Great perspective here, Joe. Inertia will conquer all, whether you’re slaving for the man, or discarded as not worth his effort any more. I like the metaphor of dropped stitches, panic, —we are always making order out of chaos, and so much of the time it’s completely meaningless, except as some sort of security blanket, I guess. Lots of material to cogitate upon here.
Having been retired for a couple of years, I can’t tell you how many things I do now, that in my youth I never dreamed. Routine does set in, but if you keep a little of the ‘young’ in you, you’ll be able to rattle routine once in a while and break it enough to really, really enjoy life. Love this poem, made me smile.
My wife has that conversation with her mother twice weekly. My mother died at 39 years of age, so I miss out on the privilege. As to retirement, I can attest to the fact that for a poet, there never is a blank page; so hoe up your rows, make your preparations, hone your wit and writing, and make ready for the glorious winter that awaits.
I don’t know whether I should feel depressed or comforted. I suppose there is comfort in the universal nature of it all, right?
We move towards knowing how others spend their time is a beneficial thing. It may help to make bearable for others to know and for us to experience. Nicely Joe! Thanks for hosting1
Hank
Day in. Day out. Routine is the dream, and you’ve given us a sneak-a-peak view.
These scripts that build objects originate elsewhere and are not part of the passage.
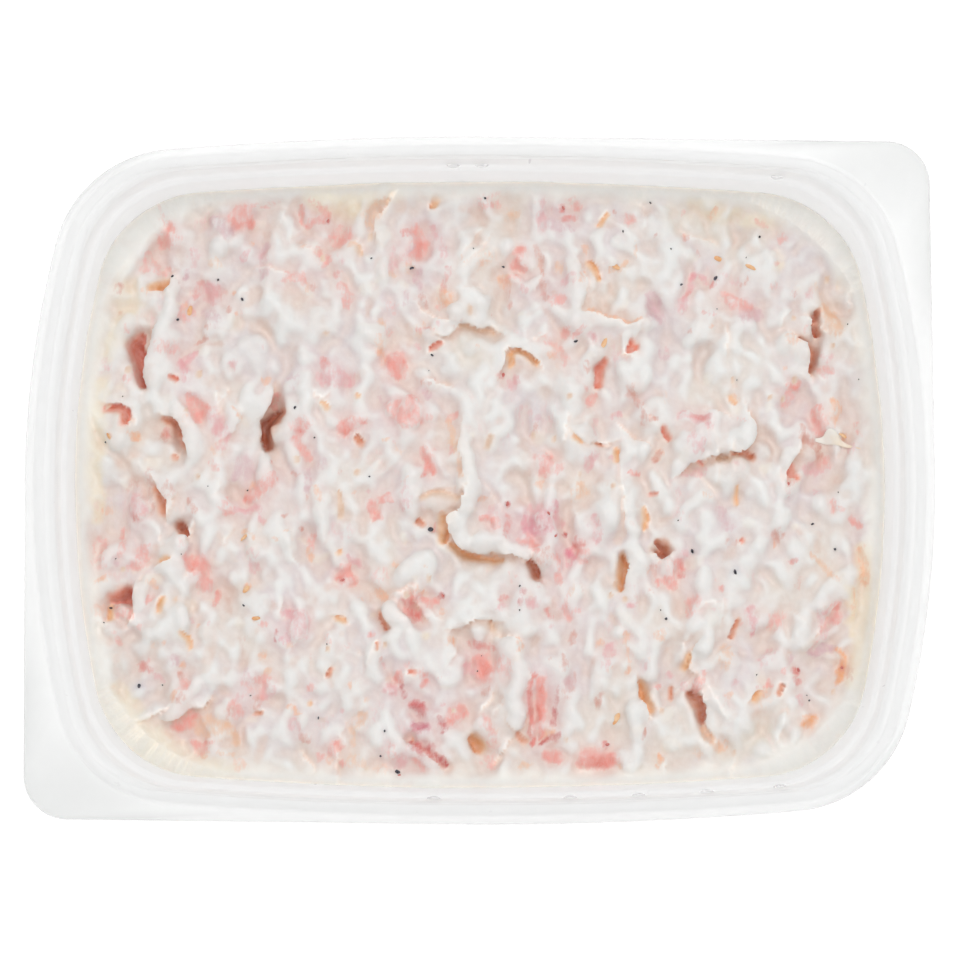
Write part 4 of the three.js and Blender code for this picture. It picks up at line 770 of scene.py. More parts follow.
    ("coral", 0.7, 34.6, -24, 0.5), ("coral", 0.65, 36.8, -22.4, 0.5), ("red", 0.7, 38.3, -22.4, 0.45),
    ("red", 0.6, 38.2, -23.8, 0.55), ("plum", 0.5, 37.3, -21, 0.6),
    ("coral", 0.8, 43, -14.8, 0.6, 42.8, -16, 0.8), ("rose", 0.5, 41.5, -16, 1, 41.2, -18.4, 0.5),
    ("plum", 0.7, 39.9, -20.5, 0.5, 41.2, -19.9, 0.5, 42.6, -20, 0.5),
    ("orange", 1.0, 43.2, -20, 0.45, 43.7, -21.5, 0.55, 43.5, -23, 0.55, 43.2, -23.8, 0.35),
    ("red", 0.5, 43.6, -22.2, 0.4), ("lilac", 0.8, 41.6, -22, 1.2), ("rose", 0.55, 38.5, -26, 0.7),
    ("orange", 0.95, 38.8, -28.6, 0.55, 40.2, -28.3, 0.55, 39.4, -29.3, 0.45),
    ("orange", 0.6, 41.4, -29.5, 0.5), ("tan", 0.5, 30.4, -28, 0.4),
    ("beige", 0.8, 28, 31.6, 2.6, 23.4, 32.6, 1.8), ("beige", 0.8, 33, -30, 2, 30, -32.6, 1.4),
    ("beige", 0.7, -1.5, 16.4, 2.4), ("lilac", 0.7, -6.6, 33, 1.4, -7, 30, 2.4, -6.6, 26, 2.2),
    ("lilac", 0.6, -38, 27.4, 1.2), ("yellow", 0.8, 46.1, -8, 0.8, 46.4, -15, 1.1, 45, -24, 1.1),
    ("yellow", 0.6, -30, -34.4, 1, -38, -32, 1.4, -43.4, -25, 1.1),
    ("yellow", 0.6, -18, 34.4, 1, -10.6, 35, 0.9), ("yellow", 0.6, 26, 34, 0.9, 35, 32, 1),
    ("slate", 0.5, 30.7, -10.8, 0.8), ("slate", 0.4, -41, -24.4, 0.6),
    ("yellow", 0.7, -45.6, 12, 1, -46.3, 3, 1, -46.2, -4, 0.8),
    ("yellow", 0.6, -42.6, 22, 1.6, -44.6, 15.5, 1),
]


def inPoints(numbers, size):
    return [tuple(numbers[i:i + size]) for i in range(0, len(numbers), size)]


folds, hollows, flaps = [
    [(inPoints(route, 2), *rest) for route, *rest in rows] for rows in (folds, hollows, flaps)
]
gouges = [(deep, turn, tone, *inPoints(stroke, 3)) for deep, turn, tone, *stroke in gouges]
stains = [(tone, strength, *inPoints(stroke, 3)) for tone, strength, *stroke in stains]


def routeDistance(x, y, route):  # distance, and its sign: positive left of the route
    best = np.full(x.shape, 1e9)
    side = np.ones(x.shape)
    for (x1, y1), (x2, y2) in zip(route, route[1:]):
        dx, dy = x2 - x1, y2 - y1
        share = np.clip(((x - x1) * dx + (y - y1) * dy) / (dx * dx + dy * dy), 0, 1)
        distance = np.hypot(x - x1 - share * dx, y - y1 - share * dy)
        left = np.sign(dx * (y - y1) - dy * (x - x1))
        side = np.where(distance < best, left, side)
        best = np.minimum(best, distance)
    return best, side


def wallDistance(x, y):
    inset = plan["ledgeStep"] + plan["ledgeRound"] + (ledgeHeight - spreadShape["level"]) * draft
    halfX = rimX - inset - y ** 2 / (2 * plan["shortSideRadius"])
    halfY = rimY - inset - x ** 2 / (2 * plan["longSideRadius"])
    corner = plan["cavityCorner"]
    outX, outY = np.abs(x) - halfX + corner, np.abs(y) - halfY + corner
    beyond = np.hypot(np.maximum(outX, 0), np.maximum(outY, 0)) + np.minimum(np.maximum(outX, outY), 0)
    return corner - beyond


def randomSpot(rng):
    return (rng.random() - 0.5) * plan["length"], (rng.random() - 0.5) * plan["width"]


def softRelief(x, y):
    shape = spreadShape
    z = shape["level"] + shape["wallClimb"] * bell(np.maximum(wallDistance(x, y), 0), shape["climbReach"])
    draw = drawFrom(shape["lumpSeed"])
    for _ in range(shape["lumpCount"]):
        lumpX, lumpY = (next(draw) - 0.5) * plan["length"], (next(draw) - 0.5) * plan["width"]
        radius = between(shape["lumpSmallest"], shape["lumpLargest"], next(draw))
        rise = (next(draw) * 2 - 1) * shape["lumpRise"]
        z = z + rise * bell(np.hypot(x - lumpX, y - lumpY), radius)
    return z


def latticeNoise(x, y, cell, seed):  # smooth noise from -1 to 1
    lattice = np.random.default_rng(seed).random((128, 128)) * 2 - 1
    u, v = x / cell + 64, y / cell + 64
    i, j = np.floor(u).astype(int), np.floor(v).astype(int)
    fu, fv = u - i, v - j
    fu, fv = fu * fu * (3 - 2 * fu), fv * fv * (3 - 2 * fv)
    i, j = i % 127, j % 127
    low = lattice[i, j] * (1 - fu) + lattice[i + 1, j] * fu
    high = lattice[i, j + 1] * (1 - fu) + lattice[i + 1, j + 1] * fu
    return low * (1 - fv) + high * fv


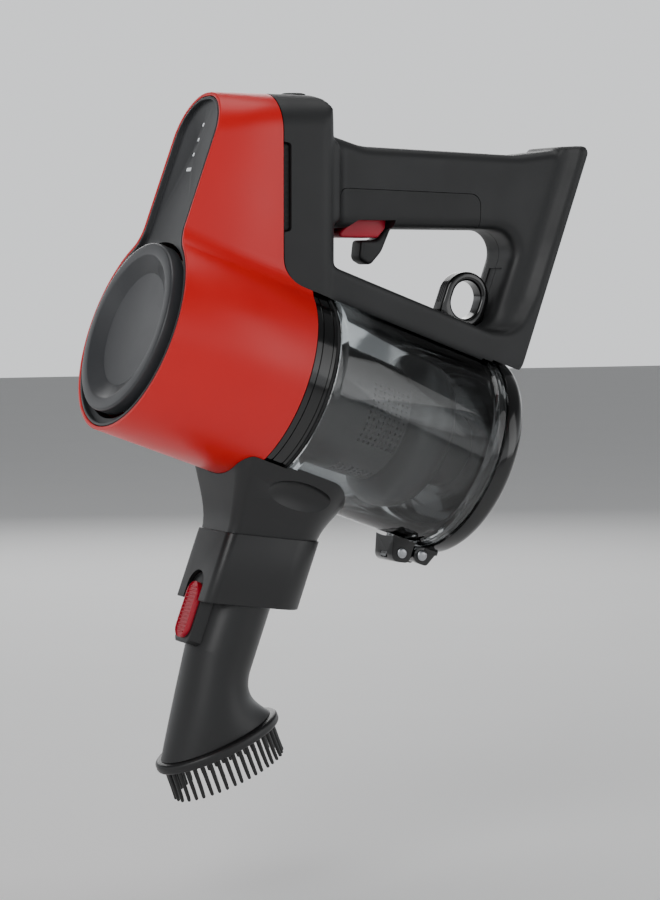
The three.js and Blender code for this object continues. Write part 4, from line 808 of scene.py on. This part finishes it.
fork = plate([rounded([((pin_x - 8.5, -50.8), 0), ((pin_x - 4, pin_z - 6), 4),
                       ((pin_x + 6, pin_z - 4), 3), ((pin_x + 6.2, -50.8), 0)])], 9.7, 0.5, 2)
combine("DIFFERENCE", fork, disc(150, 220, LIP_R + GAP))
arm = soften(block(pin_x, HINGE_X, -5.7, 5.7, HINGE_Z - 3, HINGE_Z + 2.6), 0.5)
combine("UNION", fork, arm, bore(HINGE_X, HINGE_Z, KNUCKLE - 0.4, 5.7))
combine("DIFFERENCE", fork, block(pin_x - 5.3, pin_x + 5.3, -3.3, 3.3, pin_z - 4.3, -40),
        bore(HINGE_X, HINGE_Z, 1.9, 12), bore(pin_x, pin_z, 1.9, 12))
piece("hinge_fork", fork, gloss_black, "bin", "gloss_black_abs", "hinge_bracket", angle=35)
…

Wonderfully powerful poem! I could really relate!
I have watched this happen, sad. We claim it won’t happen to us but one never knows.
Wonderful stiches to pattern the pattern we all follow – whether we realise it or not…
Great words Joe.
Anna :o]
Wow, I feel I know her now. Loved it!
Wow, Joe. Is it just me or are you showing us a different Joe? I always enjoy your poems and writings, but this one really touched me deeply and with a POW! Outstanding stuff, mister. Wow, Joe.